Katy writes brilliantly here about her experience with this wonderful association, and it serves as a great reminder, to me anyway, how bloody brilliant Guiding is, and why we should support it. (I’m off to find out about Guiding in KL….)
I think this is nearly as close as I can come to the “Friends that made me me” series. I have really lovely awesome friends but none that have been with me for as long or changed my life as much as Girl Guiding.
I have been in Guiding since I was 5. A tiny little Rainbow, in a little green tabard (I’m sure there were a few of you doing that as well!). I don’t remember much apart from some important skills like learning to plait and identify different bugs in the garden.
I moved to Hong Kong when I was a child but luckily I could move in Guiding too. One really awesome thing about Guiding is that it’s international, and every year on ‘Thinking Day’ we all raise money for and think about those units where meeting is trickier. Places where they can’t afford a trip or to buy uniform, in this country. Places where girls don’t have any other forum in other countries. It’s a real global community.
When I was 7 I became a Brownie (in the 44th Island Pack) and wore a dress and shiny shoes. I learnt to tie a reef knot, address a letter and light a match safely. I learnt silly songs and played with my friends and stayed away from home.
We moved back to England just as I became a Guide. Guides is the longest running section, it turned 100 in 2010. In the war Guides helped as sea rangers, the royal family have all been guides and quietly still are, Guides spread all over the world as Girl Scouts and brought together communities everywhere. At its heart is still learning outdoor skills, in Guides I camped and learnt to build and cook on a campfire, make washing up stands or shoe racks out of wood and lashing, sing slightly bawdy silly songs…
It is at this stage that we lose the most girls. Being a Guide when you’re 10 is OK, when you’re 14 it’s not cool. I remember being teased about it, but I was proud of pushing myself and learning things and making my promise. And a lot of people give in to that. I’ve known since I was 8 that I wasn’t “cool”.
It was staying in Guiding that meant a lot more to me, and although a lot of my friends have never been Guides they all understand what it does. Guiding is a space where girls can be girls. We’re not going to let in boys, like Scouting was forced to. We’re creating a safe space where they don’t have to care about what boys think of them. Yes we can still make face packs and paint our nails if we want to, but in Guiding it is all about being who you want to be.
I became a Young Leader with Brownies when I was 14, and I’m now a qualified Assistant Brownie Leader. As well as playing a major part in getting me my first job (I think), being a Brownie Leader is a really important part of my life.
You know kids, I’m sure. They are irritating. They are loud. Oh so loud… They put their hands up not to ask a question, but to tell you a story about how “one time I did…”. But don’t let that fool you. Our girls are confident, from generally well off backgrounds. As well as Brownies they all do swimming, gymnastics, dancing, running, cello lessons. They look like they have it all.

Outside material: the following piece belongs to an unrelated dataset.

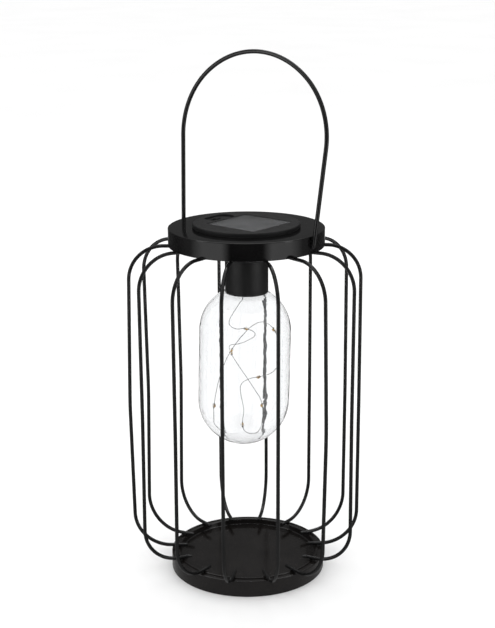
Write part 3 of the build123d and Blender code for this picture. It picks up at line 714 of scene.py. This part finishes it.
# ---------------------------------------------------------------- socket
def make_socket():
    plate = SPIGOT_RADIUS - 0.1
    inner = SLEEVE_RADIUS + 0.1
    outline = closed_profile(
        [(3.0, BASE_PLATE_LOW), (inner, BASE_PLATE_LOW), (inner, COLLAR_LOW),
         (COLLAR_RADIUS, COLLAR_LOW), (COLLAR_RADIUS, BASE_PLATE_LOW), (plate, BASE_PLATE_LOW),
         (plate, BASE_PLATE_TOP), (3.0, BASE_PLATE_TOP)],
        [0.2, 0.2, 0.3, 0.6, 0.8, 0.3, 0.1, 0.2], 15.0,
    )
    through = [(0, 0, BASE_PLATE_LOW - 1), (0, 0, BASE_PLATE_TOP + 1)]
    holes = [placed(tube(through, 1.3, 24, 0.01), BOSS_CIRCLE * cos(a), BOSS_CIRCLE * sin(a))
             for a in BOSS_ANGLES]
    base = link(cut(lathe(outline), holes), "collar_plate")
    show(base, SLEEVE_PLASTIC, "solar_module", "black_plastic", "module_base")
    bore = SLEEVE_RADIUS - SLEEVE_WALL
    sleeve = fair(
        [(2.5, 0, BASE_PLATE_LOW - SLEEVE_WALL), (bore, 0, BASE_PLATE_LOW - SLEEVE_WALL),
         (bore, 0, SLEEVE_LOW), (SLEEVE_RADIUS, 0, SLEEVE_LOW), (SLEEVE_RADIUS, 0, BASE_PLATE_LOW - 0.05),
         (2.5, 0, BASE_PLATE_LOW - 0.05)],
        [0.5, 0.4, 0.4, 0.3], 15.0,
    )
    show(link(lathe([(p.x, p.z) for p in sleeve]), "socket_shell"), SLEEVE_PLASTIC, "solar_module",
         "black_plastic", "socket_sleeve")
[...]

But we get to know these girls. They are insecure, they don’t think they can lead their friends, they don’t want to step forward alone, they don’t want their mums to leave them.
That’s why we do it. They are occasionally horrendous, they can give you a headache, but we’re passing back on to them an environment which is fun, and safe. Yes we teach them how to address an envelope and bake a cake. We went on pack holiday and even taught them how to clean a toilet! Shock horror! (“Who does it at home?” “It… I… It just gets done?”).
But we give these children an opportunity to be a girl. To go abroad on your own, to build a shelter, to create or design something new. To get muddy or to prettify yourself.
And more important than that, we teach them to be good leaders, to have self-confidence and self-respect. We teach them how to be a good sixer, how to delegate and be fair, how to resolve their conflicts. We let them tell each other what makes them special, and you watch some who seem so quiet come into their own.
I will defend Guiding because I believe it is wonderful. I am still immensely proud to be a part of it, and to be a part of my community. Watching them grow up into Guides is its own reward. Also, leader’s ‘planning meetings’ in the pub and ‘recce weekends’ to the campsites make it worthwhile in itself
Guiding has made me who I am. Not cool, not prettier or more successful. But a woman who can be who she is. Who can build a campfire and tie a pretty decent knot and do a risk assessment on playing ladders. Who has helped girls understand that when you promise it means something, who has given them their first night away from home and comforted them when they’re scared, who has watched as a girl flourishes and grows in confidence.
And who will have a Brownie honour guard at her wedding.
It’s a wonderful thing to do with your time or encourage your daughters to do. I just wanted everyone to know we’re still here, sill relevant, through hundreds and thousands of girls, young women and women all over the world.